>> Begin SOURCE MATERIAL

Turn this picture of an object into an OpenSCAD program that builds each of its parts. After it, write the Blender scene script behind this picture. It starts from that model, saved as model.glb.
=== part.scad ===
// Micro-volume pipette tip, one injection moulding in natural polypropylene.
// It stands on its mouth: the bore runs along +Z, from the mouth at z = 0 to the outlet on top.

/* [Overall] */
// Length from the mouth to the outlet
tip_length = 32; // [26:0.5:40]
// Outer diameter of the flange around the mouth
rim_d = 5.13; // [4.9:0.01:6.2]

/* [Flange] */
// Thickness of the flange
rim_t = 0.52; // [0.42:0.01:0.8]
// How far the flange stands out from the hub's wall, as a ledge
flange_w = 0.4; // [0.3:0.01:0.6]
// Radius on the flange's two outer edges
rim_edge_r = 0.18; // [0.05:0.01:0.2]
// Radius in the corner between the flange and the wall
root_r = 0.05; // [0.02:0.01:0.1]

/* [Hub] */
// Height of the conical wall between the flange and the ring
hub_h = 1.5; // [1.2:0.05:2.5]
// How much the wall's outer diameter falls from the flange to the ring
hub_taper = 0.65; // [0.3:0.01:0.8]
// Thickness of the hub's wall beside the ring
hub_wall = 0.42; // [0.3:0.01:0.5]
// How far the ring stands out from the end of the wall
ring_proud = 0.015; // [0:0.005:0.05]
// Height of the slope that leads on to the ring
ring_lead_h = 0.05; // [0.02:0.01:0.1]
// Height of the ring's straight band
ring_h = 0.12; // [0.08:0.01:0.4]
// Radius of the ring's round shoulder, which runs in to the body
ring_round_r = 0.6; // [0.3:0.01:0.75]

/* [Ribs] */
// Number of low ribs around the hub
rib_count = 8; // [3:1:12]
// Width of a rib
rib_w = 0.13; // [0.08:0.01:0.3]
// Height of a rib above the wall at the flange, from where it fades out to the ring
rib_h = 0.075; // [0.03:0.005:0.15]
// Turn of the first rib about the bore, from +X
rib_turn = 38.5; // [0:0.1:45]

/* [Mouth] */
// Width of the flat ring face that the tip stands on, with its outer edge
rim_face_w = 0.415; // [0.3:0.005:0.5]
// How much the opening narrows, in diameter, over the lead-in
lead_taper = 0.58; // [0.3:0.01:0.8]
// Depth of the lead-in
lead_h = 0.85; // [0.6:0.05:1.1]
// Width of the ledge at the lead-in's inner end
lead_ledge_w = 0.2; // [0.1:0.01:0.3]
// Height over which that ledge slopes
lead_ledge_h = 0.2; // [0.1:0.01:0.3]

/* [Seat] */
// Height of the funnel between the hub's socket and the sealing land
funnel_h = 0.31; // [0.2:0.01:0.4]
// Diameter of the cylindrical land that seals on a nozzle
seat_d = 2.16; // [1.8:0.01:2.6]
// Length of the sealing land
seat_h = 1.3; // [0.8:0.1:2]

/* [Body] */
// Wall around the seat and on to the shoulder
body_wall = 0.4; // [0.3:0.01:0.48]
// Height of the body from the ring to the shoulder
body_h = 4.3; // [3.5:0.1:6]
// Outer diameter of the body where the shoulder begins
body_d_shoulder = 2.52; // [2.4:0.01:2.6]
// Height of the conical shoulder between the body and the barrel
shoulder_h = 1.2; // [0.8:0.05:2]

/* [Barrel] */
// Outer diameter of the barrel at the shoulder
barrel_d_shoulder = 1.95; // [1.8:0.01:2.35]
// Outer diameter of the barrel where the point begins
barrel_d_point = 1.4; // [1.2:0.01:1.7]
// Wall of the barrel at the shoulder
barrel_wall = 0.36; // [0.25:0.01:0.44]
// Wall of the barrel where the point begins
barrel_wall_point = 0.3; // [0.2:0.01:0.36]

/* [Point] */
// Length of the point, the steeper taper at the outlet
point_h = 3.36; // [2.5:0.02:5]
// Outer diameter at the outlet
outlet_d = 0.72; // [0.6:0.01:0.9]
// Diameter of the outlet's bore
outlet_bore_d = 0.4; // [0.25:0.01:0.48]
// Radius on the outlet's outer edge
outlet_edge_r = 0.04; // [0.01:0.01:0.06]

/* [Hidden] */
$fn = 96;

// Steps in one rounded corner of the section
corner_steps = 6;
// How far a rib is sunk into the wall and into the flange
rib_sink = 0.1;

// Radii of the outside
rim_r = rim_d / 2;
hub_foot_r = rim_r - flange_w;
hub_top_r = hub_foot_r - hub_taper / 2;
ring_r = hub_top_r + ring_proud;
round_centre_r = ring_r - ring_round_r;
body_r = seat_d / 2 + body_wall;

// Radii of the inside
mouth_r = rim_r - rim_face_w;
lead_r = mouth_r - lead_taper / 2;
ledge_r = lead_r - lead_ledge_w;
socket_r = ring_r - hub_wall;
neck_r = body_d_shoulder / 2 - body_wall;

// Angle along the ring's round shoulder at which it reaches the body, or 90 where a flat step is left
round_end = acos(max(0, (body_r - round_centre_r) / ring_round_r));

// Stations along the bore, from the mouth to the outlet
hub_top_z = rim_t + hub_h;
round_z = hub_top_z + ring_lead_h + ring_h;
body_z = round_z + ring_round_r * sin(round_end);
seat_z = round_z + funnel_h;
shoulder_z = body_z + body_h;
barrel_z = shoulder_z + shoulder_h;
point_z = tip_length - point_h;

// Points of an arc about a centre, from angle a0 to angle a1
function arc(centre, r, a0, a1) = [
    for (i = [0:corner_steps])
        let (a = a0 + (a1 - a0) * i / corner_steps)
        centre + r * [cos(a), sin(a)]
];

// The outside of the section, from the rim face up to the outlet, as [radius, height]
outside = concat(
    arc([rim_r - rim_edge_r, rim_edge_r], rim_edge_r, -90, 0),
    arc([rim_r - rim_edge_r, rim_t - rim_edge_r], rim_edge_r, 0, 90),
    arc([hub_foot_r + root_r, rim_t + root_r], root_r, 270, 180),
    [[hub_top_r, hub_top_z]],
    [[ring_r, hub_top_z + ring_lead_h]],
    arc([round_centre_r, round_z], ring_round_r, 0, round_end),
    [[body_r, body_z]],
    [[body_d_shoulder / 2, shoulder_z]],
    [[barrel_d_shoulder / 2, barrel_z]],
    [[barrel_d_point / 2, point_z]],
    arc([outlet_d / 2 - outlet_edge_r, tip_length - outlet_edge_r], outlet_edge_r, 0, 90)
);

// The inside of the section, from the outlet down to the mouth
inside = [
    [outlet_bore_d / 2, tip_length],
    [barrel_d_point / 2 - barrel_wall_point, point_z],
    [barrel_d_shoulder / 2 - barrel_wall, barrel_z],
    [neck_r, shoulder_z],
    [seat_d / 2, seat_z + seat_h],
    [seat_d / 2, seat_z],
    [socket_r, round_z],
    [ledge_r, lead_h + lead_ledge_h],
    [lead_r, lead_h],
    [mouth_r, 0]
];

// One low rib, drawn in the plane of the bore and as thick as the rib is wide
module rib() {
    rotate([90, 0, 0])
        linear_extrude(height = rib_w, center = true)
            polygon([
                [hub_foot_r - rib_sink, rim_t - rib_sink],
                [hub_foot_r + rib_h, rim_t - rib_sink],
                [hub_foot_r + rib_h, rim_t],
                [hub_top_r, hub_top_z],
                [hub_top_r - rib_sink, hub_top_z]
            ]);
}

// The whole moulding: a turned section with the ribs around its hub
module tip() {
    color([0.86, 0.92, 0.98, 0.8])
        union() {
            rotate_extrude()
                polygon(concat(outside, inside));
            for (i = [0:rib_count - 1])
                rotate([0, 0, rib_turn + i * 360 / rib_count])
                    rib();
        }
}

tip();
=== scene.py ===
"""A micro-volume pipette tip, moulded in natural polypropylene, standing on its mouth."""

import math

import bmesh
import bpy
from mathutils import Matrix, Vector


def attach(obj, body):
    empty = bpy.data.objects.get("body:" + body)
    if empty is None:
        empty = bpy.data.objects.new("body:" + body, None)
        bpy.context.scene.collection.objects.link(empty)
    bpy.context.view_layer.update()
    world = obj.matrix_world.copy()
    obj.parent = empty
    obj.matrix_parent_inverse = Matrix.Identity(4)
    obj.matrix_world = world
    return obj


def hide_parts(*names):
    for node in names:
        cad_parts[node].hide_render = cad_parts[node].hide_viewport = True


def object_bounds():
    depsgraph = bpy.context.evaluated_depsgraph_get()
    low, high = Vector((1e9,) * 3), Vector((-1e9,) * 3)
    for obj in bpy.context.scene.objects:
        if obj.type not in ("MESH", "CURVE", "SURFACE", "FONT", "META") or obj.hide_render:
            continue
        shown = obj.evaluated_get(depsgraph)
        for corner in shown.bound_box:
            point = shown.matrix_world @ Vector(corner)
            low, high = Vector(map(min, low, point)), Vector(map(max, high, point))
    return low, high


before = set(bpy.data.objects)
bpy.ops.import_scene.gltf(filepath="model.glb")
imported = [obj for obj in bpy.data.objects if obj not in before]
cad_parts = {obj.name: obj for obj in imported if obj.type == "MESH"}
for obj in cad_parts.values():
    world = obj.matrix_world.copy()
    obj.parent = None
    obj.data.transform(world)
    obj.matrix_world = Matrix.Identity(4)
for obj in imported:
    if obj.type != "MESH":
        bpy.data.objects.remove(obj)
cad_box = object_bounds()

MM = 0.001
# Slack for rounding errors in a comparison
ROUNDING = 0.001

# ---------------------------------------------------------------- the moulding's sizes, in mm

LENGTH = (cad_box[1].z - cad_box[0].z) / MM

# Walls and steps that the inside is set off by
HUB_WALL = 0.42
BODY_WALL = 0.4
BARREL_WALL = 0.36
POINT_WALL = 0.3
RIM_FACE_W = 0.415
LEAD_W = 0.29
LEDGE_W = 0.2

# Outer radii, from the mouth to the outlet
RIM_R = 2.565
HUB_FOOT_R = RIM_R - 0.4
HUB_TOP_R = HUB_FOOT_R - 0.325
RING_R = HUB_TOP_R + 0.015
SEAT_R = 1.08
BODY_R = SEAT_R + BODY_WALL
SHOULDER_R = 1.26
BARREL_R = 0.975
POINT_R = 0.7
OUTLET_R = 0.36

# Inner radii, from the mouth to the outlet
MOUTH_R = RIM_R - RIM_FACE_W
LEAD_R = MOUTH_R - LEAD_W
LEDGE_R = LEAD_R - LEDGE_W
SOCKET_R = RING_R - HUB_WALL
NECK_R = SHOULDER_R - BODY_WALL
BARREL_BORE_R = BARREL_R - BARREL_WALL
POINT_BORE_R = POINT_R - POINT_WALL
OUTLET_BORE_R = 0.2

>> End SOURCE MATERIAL

**WHAT THE TASK REQUIRES**
Repeat, character for character, the lines of the material above from the line with "around its hub" through the line with "before = set(bpy.data.objects)".

**TASK ANSWER**
// The whole moulding: a turned section with the ribs around its hub
module tip() {
    color([0.86, 0.92, 0.98, 0.8])
        union() {
            rotate_extrude()
                polygon(concat(outside, inside));
            for (i = [0:rib_count - 1])
                rotate([0, 0, rib_turn + i * 360 / rib_count])
                    rib();
        }
}

tip();
=== scene.py ===
"""A micro-volume pipette tip, moulded in natural polypropylene, standing on its mouth."""

import math

import bmesh
import bpy
from mathutils import Matrix, Vector


def attach(obj, body):
    empty = bpy.data.objects.get("body:" + body)
    if empty is None:
        empty = bpy.data.objects.new("body:" + body, None)
        bpy.context.scene.collection.objects.link(empty)
    bpy.context.view_layer.update()
    world = obj.matrix_world.copy()
    obj.parent = empty
    obj.matrix_parent_inverse = Matrix.Identity(4)
    obj.matrix_world = world
    return obj


def hide_parts(*names):
    for node in names:
        cad_parts[node].hide_render = cad_parts[node].hide_viewport = True


def object_bounds():
    depsgraph = bpy.context.evaluated_depsgraph_get()
    low, high = Vector((1e9,) * 3), Vector((-1e9,) * 3)
    for obj in bpy.context.scene.objects:
        if obj.type not in ("MESH", "CURVE", "SURFACE", "FONT", "META") or obj.hide_render:
            continue
        shown = obj.evaluated_get(depsgraph)
        for corner in shown.bound_box:
            point = shown.matrix_world @ Vector(corner)
            low, high = Vector(map(min, low, point)), Vector(map(max, high, point))
    return low, high


before = set(bpy.data.objects)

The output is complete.